Friday, April 23, 2010

Take me away

Take me away from all this madness I know this can’t be happening to me,
I’m not the crazy one, keep myself out of the loop and still I get called out just for being me, bitter not, scared not. Confused yet tired of them, him, her, it,

Wanting a reaction, getting satisfaction from countless BS accusation of seeing me,
Wanting to be like me,
Do you want me?

And yet living the dream of seeing you, laughing at you, crying for you, praying for you?
Close the door; free yourself from the madness of thinking of me day in and day out,
I’m just not feeling you right now

Stop listening to the others, remember way back when I was your only hope, only one?
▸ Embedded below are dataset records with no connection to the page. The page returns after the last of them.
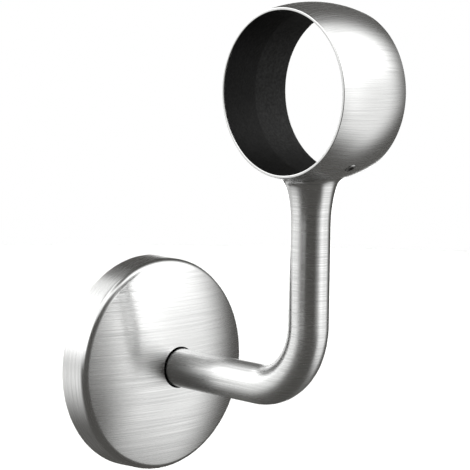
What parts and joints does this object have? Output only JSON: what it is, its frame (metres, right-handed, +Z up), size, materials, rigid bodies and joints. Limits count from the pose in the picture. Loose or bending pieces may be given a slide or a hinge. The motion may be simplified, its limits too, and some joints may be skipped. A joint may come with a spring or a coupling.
{
  "type": "handrail bracket",
  "caption": "Wall bracket that carries a round handrail in a bored ring on a bent round stem, with a domed cover rose over its fixing plate.",
  "frame": {"origin": "centre of the fixing plate's wall side, where the stem's level axis meets the wall", "axes": "+X along the rail, +Y into the wall, +Z up"},
  "size_m": [0.0592, 0.0847, 0.1286],
  "materials": {
    "brushed_metal": "satin brushed, with a dark as-cast bore",
    "rose_metal": "satin brushed",
    "plate_metal": "bright zinc plated, turned",
    "screw_metal": "bright zinc plated",
    "set_screw_metal": "plain turned stainless, with a dark hexagon socket"
  },
  "bodies": {
    "root": {"bracket_casting": "brushed_metal", "cover_rose": "rose_metal", "wall_plate": "plate_metal", "plate_screw": "screw_metal", "rail_set_screw": "set_screw_metal"}
  },
  "joints": []
}
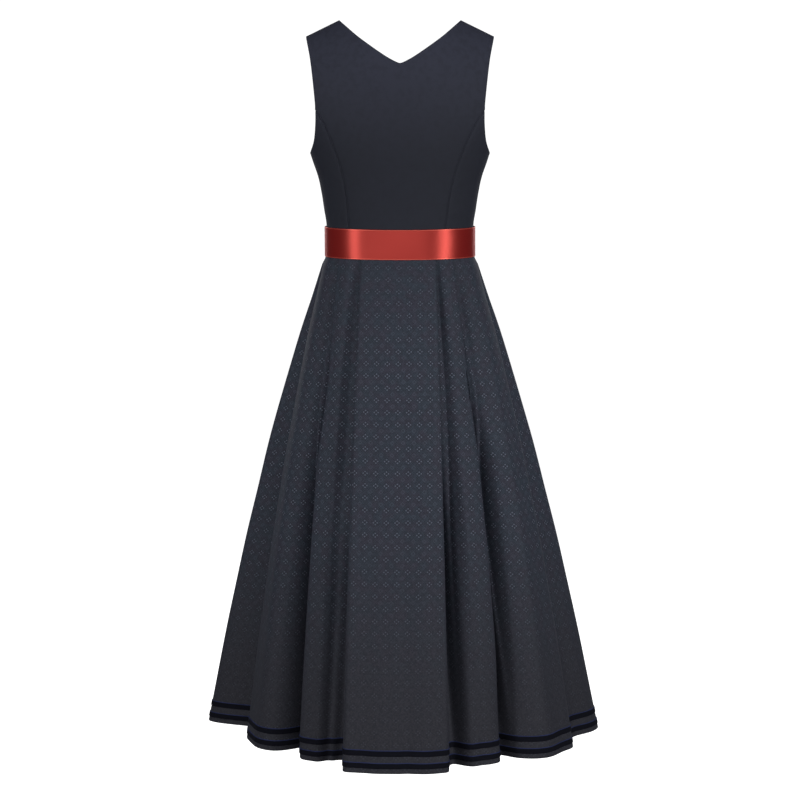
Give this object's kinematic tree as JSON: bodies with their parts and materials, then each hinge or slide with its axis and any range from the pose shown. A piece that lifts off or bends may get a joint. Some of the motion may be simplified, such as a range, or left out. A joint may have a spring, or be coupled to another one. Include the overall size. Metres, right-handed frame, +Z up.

Gave you direction, your culture back when you lost it on your many journeys to fine that one person to love you

The never ending dream of you having your long flowing extension of many colors, hair strands so delicately woven and glued in place, the full figured Polynesian girl you want to be, yet knowing the mussels in your calves will give you away, let’s not forget about the Adams apple. And of course the 5 o’clock shadow that’s always on time, Damm I need me some dam hormones~!!!!!!!!!
Not the street kind, that’s the stuff that’ll give you an extra susu on the side of you head and please Mary I don’t need any more attention then I already have, Standing at 6’5 270pounds 14 size triple e feet and shoulders that any linebacker would die for. You think I want this change for just the hell of it????

I need the stuff that the good doctor will prescribe for me, you know the kind, gives good smooth face, the voice of a squeaky povi (cow)……yeah that’s the stuff I’m willing to fight any queen in the streets, yeah that’s the stuff I need.